There are of course numerous examples of this – the Cornerstone OnDemand Inc management team believed deeply in the long-term value of their business but realised they needed operational and strategic grunt. Rather than selling wholly to Silverlake and taking the company private, they entered a partial ownership structure involving the issuing of convertible notes. They believed this was the best way to maximise shareholder value over the long term.

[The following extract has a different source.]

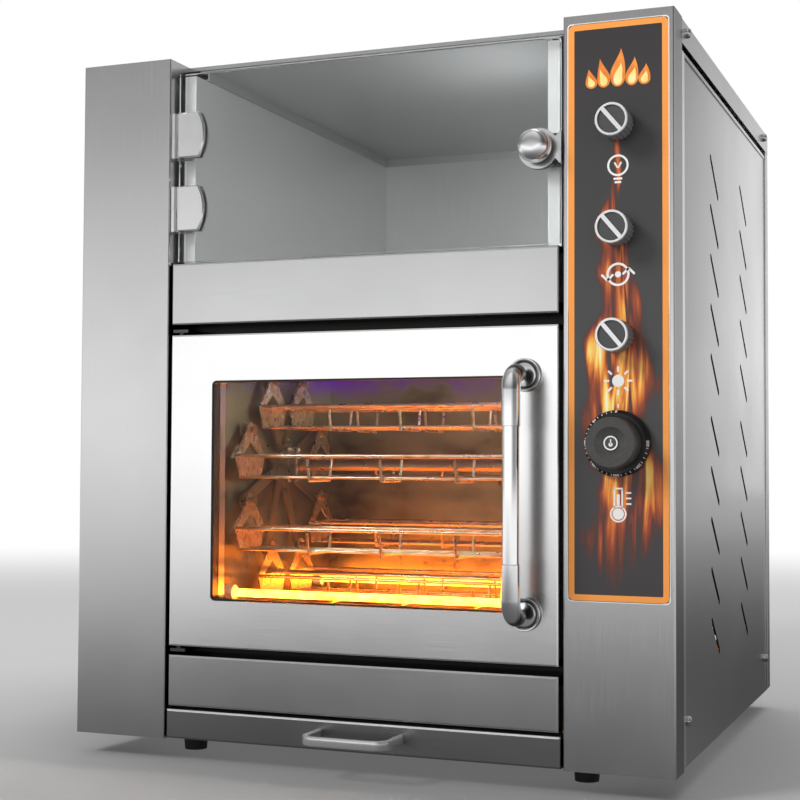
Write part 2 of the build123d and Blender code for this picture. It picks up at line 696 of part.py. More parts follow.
def make_door_inner():
    """Back pan of the door, pressed forward round the window to hold the glass."""
    w = front_half - SHEET - FIT
    low, high = z_door + SHEET + FIT, z_door_top - SHEET - FIT
    pan = block(-w, w, DOOR_T - SHEET, DOOR_T, low, high)
    pan -= front_slab(window_outline(0), DOOR_T - SHEET - 1, DOOR_T + 1)
    y0 = REVEAL_D + 1 + PANE_T + FIT
    return pan + front_slab(window_outline(SHEET) - window_outline(0), y0, DOOR_T - SHEET)


def make_door_seal():
    """Flat rope seal on the back of the door, facing the front plate."""
    w = cavity_half - CAVITY_LIP + DOOR_SEAL_OUT
    low, high = z_doorway() - DOOR_SEAL_OUT, z_cavity_top - CAVITY_LIP + DOOR_SEAL_OUT
    ring = panel(-w, w, low, high, 10) - panel(-w + DOOR_SEAL_W, w - DOOR_SEAL_W,
                                               low + DOOR_SEAL_W, high - DOOR_SEAL_W, 6)
    return front_slab(ring, DOOR_T, PLATE_Y - FIT)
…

Other examples also serve as guidance of a new wave of supportive private capital; Advent Partners bought half the founder’s stock in Lululemon to help fund continued growth, and while working hand in hand, the company has been slowly repurchasing these shares ever since. Value Act have been incredibly successful taking chunky minority positions in public companies and, regardless of position size, attempt to actively assist – they previously held only a c 1% position in Microsoft, but possessed a board seat and were actively engaged in growing the business. TCV successfully used their capital to help transition Netflix from a mail order DVD business to the streaming beast it is today. All of these transactions respect current shareholders and are attempting to be accretive to the long-term value of the business, without changing the ownership structure of the business. The greater point is that an active and engaged long-term shareholder, regardless of holding a board seat or not, can play a crucial role in helping management navigate the public markets. This principle is central to TDM’s investment philosophy and one we are proud to have executed with businesses such as Ellie Mae and LogMeIn.
It is our belief that private equity and fast-growing businesses can co-exist in partnership within the public market eco-system, it is just up to founders and boards to be willing to stand up to them to ensure that this is the case.